Task material:
-- Start --
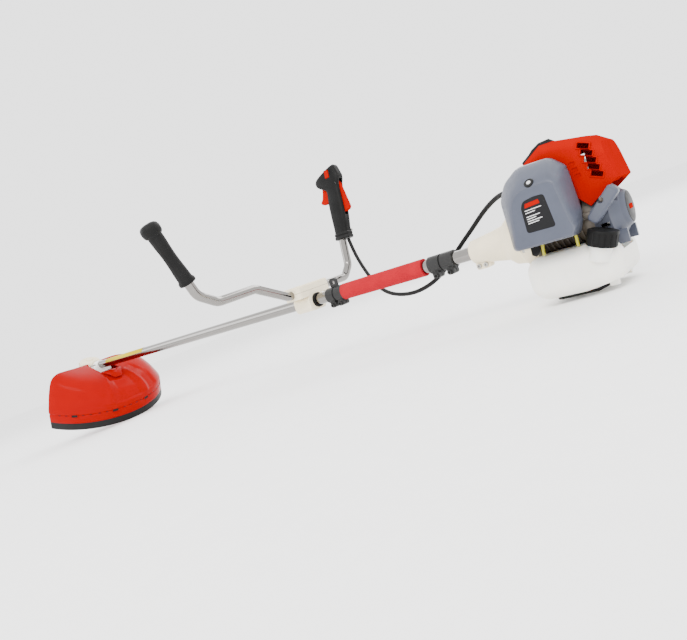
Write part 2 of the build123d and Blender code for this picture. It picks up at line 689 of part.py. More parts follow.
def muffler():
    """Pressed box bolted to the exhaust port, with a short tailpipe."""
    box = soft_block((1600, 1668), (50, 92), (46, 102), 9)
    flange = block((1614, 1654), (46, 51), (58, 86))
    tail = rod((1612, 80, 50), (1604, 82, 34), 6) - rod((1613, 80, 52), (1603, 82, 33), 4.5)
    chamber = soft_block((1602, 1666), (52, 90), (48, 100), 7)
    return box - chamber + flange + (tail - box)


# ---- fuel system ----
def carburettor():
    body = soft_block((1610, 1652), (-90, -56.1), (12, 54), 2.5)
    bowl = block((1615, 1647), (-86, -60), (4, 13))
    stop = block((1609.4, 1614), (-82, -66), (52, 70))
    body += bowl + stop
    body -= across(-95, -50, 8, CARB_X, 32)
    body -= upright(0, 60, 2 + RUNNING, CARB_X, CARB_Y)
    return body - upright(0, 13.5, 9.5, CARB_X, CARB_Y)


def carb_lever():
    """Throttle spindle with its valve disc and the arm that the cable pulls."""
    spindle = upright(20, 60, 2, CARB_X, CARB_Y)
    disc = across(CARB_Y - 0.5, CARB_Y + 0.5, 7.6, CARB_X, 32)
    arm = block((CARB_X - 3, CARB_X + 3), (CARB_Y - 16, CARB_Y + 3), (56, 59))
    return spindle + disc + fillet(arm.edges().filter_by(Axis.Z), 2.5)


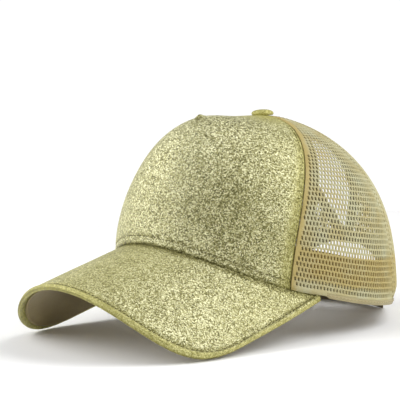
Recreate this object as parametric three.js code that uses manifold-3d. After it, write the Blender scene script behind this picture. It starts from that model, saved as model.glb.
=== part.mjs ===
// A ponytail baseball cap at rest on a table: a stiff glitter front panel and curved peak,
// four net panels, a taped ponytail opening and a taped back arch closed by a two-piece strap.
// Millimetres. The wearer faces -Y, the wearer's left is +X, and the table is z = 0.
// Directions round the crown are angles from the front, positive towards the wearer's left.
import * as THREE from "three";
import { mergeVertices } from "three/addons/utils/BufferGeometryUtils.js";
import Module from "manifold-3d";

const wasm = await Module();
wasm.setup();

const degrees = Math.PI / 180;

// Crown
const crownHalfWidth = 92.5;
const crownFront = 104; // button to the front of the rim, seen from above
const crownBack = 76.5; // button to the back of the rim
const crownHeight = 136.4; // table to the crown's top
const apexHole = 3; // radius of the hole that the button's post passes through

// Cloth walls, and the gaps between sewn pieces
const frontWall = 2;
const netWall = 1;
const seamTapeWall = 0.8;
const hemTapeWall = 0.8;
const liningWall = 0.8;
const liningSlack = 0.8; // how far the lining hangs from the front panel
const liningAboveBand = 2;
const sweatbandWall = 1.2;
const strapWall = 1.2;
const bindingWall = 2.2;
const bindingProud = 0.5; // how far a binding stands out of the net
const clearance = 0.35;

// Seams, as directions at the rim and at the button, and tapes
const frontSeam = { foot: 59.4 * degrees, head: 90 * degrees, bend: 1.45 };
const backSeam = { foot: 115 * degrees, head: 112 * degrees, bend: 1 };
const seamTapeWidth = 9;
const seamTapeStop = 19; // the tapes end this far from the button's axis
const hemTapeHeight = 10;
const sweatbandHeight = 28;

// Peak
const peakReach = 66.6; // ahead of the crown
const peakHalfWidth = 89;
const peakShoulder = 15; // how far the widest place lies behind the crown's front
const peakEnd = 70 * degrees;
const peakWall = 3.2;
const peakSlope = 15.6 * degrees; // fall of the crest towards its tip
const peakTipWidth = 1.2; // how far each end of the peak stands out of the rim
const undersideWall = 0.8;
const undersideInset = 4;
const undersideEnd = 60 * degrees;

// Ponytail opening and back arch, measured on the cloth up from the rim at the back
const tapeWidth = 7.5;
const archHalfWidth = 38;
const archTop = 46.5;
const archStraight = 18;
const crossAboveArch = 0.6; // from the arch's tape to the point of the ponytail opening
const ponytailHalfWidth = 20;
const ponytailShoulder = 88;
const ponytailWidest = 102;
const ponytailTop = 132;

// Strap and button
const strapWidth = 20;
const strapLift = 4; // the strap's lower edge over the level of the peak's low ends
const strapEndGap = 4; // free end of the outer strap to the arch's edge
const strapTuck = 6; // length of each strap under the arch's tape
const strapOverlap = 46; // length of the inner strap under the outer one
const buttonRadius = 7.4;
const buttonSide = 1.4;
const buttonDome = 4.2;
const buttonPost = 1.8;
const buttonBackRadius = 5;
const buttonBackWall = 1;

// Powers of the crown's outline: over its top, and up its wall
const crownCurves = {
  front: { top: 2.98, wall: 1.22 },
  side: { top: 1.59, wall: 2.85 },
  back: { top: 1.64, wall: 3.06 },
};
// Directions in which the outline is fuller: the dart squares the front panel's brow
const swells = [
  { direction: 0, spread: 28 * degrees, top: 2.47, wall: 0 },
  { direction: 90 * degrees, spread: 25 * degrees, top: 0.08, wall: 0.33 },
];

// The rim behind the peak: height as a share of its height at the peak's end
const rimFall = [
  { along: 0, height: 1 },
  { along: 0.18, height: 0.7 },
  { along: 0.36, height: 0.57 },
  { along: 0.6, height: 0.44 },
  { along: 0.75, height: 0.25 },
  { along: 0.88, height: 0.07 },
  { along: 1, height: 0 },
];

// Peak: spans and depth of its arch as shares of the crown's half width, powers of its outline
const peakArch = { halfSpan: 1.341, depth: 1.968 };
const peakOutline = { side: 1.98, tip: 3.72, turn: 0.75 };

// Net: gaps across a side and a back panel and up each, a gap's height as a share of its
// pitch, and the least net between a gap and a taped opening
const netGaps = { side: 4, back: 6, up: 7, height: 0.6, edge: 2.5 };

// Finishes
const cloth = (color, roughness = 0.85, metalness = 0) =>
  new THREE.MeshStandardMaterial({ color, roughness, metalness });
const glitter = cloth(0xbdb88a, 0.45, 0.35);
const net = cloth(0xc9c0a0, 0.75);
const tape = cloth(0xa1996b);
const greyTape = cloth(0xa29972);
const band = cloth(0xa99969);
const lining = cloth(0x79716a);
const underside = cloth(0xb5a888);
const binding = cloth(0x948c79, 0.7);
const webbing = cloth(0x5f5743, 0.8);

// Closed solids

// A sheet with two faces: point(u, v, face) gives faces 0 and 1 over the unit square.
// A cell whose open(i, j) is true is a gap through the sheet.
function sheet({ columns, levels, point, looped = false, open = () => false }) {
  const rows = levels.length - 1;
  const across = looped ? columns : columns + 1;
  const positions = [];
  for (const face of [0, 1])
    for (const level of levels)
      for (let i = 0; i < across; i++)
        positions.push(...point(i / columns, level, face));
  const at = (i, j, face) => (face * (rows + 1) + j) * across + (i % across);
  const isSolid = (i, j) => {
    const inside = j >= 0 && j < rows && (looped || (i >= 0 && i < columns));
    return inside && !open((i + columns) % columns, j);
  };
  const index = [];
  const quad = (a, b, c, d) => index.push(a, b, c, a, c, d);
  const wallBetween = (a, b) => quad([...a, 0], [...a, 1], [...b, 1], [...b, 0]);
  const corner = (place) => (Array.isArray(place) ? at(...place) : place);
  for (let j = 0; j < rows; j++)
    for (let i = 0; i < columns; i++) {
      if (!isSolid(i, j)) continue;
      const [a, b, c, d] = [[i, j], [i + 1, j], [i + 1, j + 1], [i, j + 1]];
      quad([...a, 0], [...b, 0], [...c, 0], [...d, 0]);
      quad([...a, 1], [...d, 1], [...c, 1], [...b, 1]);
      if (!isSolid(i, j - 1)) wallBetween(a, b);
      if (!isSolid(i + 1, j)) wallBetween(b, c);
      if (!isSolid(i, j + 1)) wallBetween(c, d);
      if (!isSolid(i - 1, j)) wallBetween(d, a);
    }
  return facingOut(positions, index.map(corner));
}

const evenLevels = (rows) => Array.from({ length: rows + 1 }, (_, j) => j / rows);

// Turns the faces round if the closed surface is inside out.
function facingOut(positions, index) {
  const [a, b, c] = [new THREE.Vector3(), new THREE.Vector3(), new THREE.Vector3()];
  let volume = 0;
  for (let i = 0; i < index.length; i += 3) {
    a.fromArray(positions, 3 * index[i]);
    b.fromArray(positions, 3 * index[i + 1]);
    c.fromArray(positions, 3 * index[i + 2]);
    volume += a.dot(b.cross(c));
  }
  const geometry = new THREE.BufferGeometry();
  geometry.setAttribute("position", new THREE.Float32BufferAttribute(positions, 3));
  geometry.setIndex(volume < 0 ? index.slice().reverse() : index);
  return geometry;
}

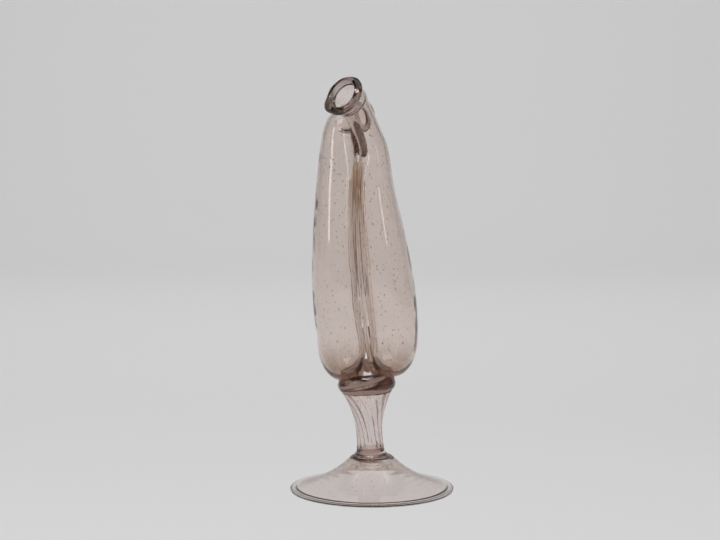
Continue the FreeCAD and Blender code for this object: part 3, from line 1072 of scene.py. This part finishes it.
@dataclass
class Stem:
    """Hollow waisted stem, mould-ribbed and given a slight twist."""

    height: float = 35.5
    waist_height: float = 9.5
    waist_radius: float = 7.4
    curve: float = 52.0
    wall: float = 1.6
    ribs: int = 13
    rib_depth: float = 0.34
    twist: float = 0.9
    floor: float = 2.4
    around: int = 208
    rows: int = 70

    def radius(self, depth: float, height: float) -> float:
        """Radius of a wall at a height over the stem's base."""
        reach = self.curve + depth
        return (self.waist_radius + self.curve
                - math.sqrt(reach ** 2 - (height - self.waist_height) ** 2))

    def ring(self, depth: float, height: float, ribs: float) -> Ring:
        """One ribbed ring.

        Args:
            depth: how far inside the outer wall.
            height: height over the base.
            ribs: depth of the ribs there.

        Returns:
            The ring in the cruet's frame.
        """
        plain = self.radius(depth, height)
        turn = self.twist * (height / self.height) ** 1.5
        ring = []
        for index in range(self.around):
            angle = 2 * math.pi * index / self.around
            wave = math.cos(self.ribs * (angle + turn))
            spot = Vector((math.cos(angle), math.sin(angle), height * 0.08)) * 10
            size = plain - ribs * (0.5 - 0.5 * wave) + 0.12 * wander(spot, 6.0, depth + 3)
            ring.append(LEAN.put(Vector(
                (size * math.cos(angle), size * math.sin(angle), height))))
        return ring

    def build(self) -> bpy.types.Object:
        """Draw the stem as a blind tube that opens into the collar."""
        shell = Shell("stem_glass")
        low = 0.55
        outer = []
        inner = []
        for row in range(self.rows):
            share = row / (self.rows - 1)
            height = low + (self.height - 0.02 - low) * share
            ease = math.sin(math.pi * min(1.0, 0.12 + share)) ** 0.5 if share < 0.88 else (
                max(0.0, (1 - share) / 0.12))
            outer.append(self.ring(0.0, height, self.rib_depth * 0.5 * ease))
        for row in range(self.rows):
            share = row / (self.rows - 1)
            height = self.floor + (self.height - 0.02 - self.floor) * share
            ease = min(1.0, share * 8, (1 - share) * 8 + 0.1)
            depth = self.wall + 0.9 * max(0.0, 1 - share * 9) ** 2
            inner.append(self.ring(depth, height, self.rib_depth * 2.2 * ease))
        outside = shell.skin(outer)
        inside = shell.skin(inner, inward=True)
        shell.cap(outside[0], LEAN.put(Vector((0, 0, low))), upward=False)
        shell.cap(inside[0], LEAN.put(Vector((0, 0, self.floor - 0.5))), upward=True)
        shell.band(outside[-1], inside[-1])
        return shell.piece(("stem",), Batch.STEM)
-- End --
What the task requires: Copy exactly the lines from the top of the entries through the line with "Recreate this object" in it, please, keeping both ends and adding nothing.

Exercise solution:
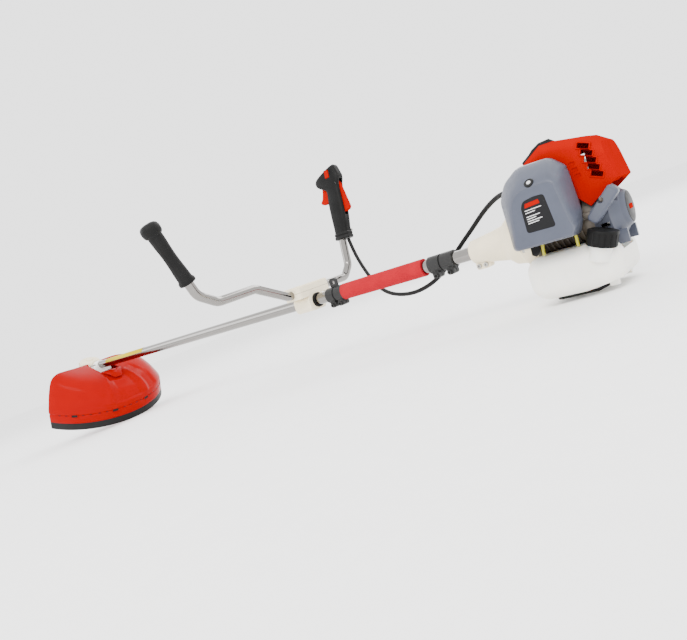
Write part 2 of the build123d and Blender code for this picture. It picks up at line 689 of part.py. More parts follow.
def muffler():
    """Pressed box bolted to the exhaust port, with a short tailpipe."""
    box = soft_block((1600, 1668), (50, 92), (46, 102), 9)
    flange = block((1614, 1654), (46, 51), (58, 86))
    tail = rod((1612, 80, 50), (1604, 82, 34), 6) - rod((1613, 80, 52), (1603, 82, 33), 4.5)
    chamber = soft_block((1602, 1666), (52, 90), (48, 100), 7)
    return box - chamber + flange + (tail - box)


# ---- fuel system ----
def carburettor():
    body = soft_block((1610, 1652), (-90, -56.1), (12, 54), 2.5)
    bowl = block((1615, 1647), (-86, -60), (4, 13))
    stop = block((1609.4, 1614), (-82, -66), (52, 70))
    body += bowl + stop
    body -= across(-95, -50, 8, CARB_X, 32)
    body -= upright(0, 60, 2 + RUNNING, CARB_X, CARB_Y)
    return body - upright(0, 13.5, 9.5, CARB_X, CARB_Y)


def carb_lever():
    """Throttle spindle with its valve disc and the arm that the cable pulls."""
    spindle = upright(20, 60, 2, CARB_X, CARB_Y)
    disc = across(CARB_Y - 0.5, CARB_Y + 0.5, 7.6, CARB_X, 32)
    arm = block((CARB_X - 3, CARB_X + 3), (CARB_Y - 16, CARB_Y + 3), (56, 59))
    return spindle + disc + fillet(arm.edges().filter_by(Axis.Z), 2.5)


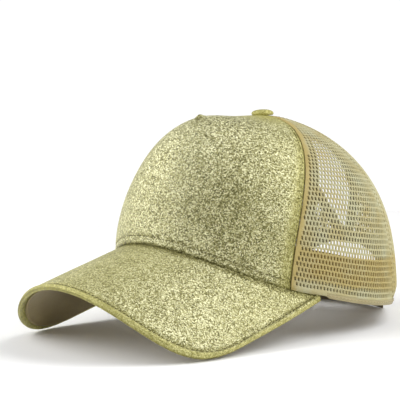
Recreate this object as parametric three.js code that uses manifold-3d. After it, write the Blender scene script behind this picture. It starts from that model, saved as model.glb.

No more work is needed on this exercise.